For parameter definition, take a look at
CloudVisionDetectImageLabelsOperator
Using the operator¶
We are using the Retry objects from
Google libraries:
from google.api_core.retry import Retry # isort:skip
detect_labels = CloudVisionDetectImageLabelsOperator(
image=DETECT_IMAGE, retry=Retry(maximum=10.0), timeout=5, task_id="detect_labels"
)
The result can be extracted from XCOM:
detect_labels_result = BashOperator(
bash_command="echo {{ task_instance.xcom_pull('detect_labels')['labelAnnotations'][0] }}",
task_id="detect_labels_result",
)
Templating¶
template_fields: Sequence[str] = (
"image",
"max_results",
"timeout",
"gcp_conn_id",
"impersonation_chain",
)
More information¶
See Google Cloud Vision Label Detection documentation.

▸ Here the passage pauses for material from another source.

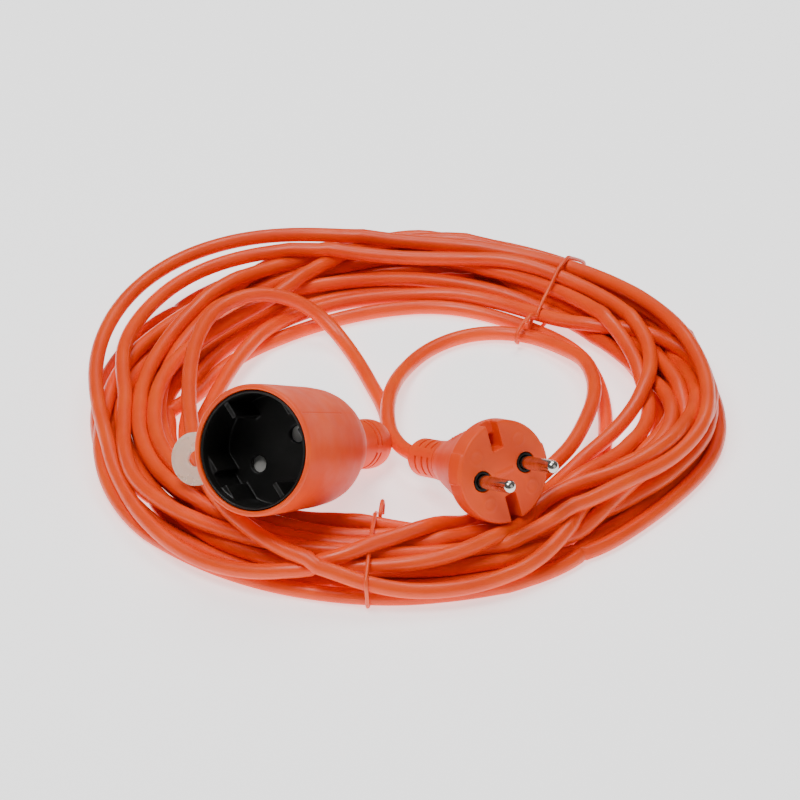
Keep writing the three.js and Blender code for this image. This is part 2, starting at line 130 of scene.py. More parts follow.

CloudVisionDetectImageSafeSearchOperator¶
Run image label detection for an image.
For parameter definition, take a look at
CloudVisionDetectImageSafeSearchOperator
Using the operator¶
We are using the Retry objects from
Google libraries:
from google.api_core.retry import Retry # isort:skip
detect_safe_search = CloudVisionDetectImageSafeSearchOperator(
image=DETECT_IMAGE, retry=Retry(maximum=10.0), timeout=5, task_id="detect_safe_search"
)
The result can be extracted from XCOM:
detect_safe_search_result = BashOperator(
bash_command=f"echo {detect_safe_search.output}",
task_id="detect_safe_search_result",
)
Templating¶
template_fields: Sequence[str] = (
"image",
"max_results",
"timeout",
"gcp_conn_id",
"impersonation_chain",
)
More information¶
See Google Cloud Vision Safe Search Detection documentation.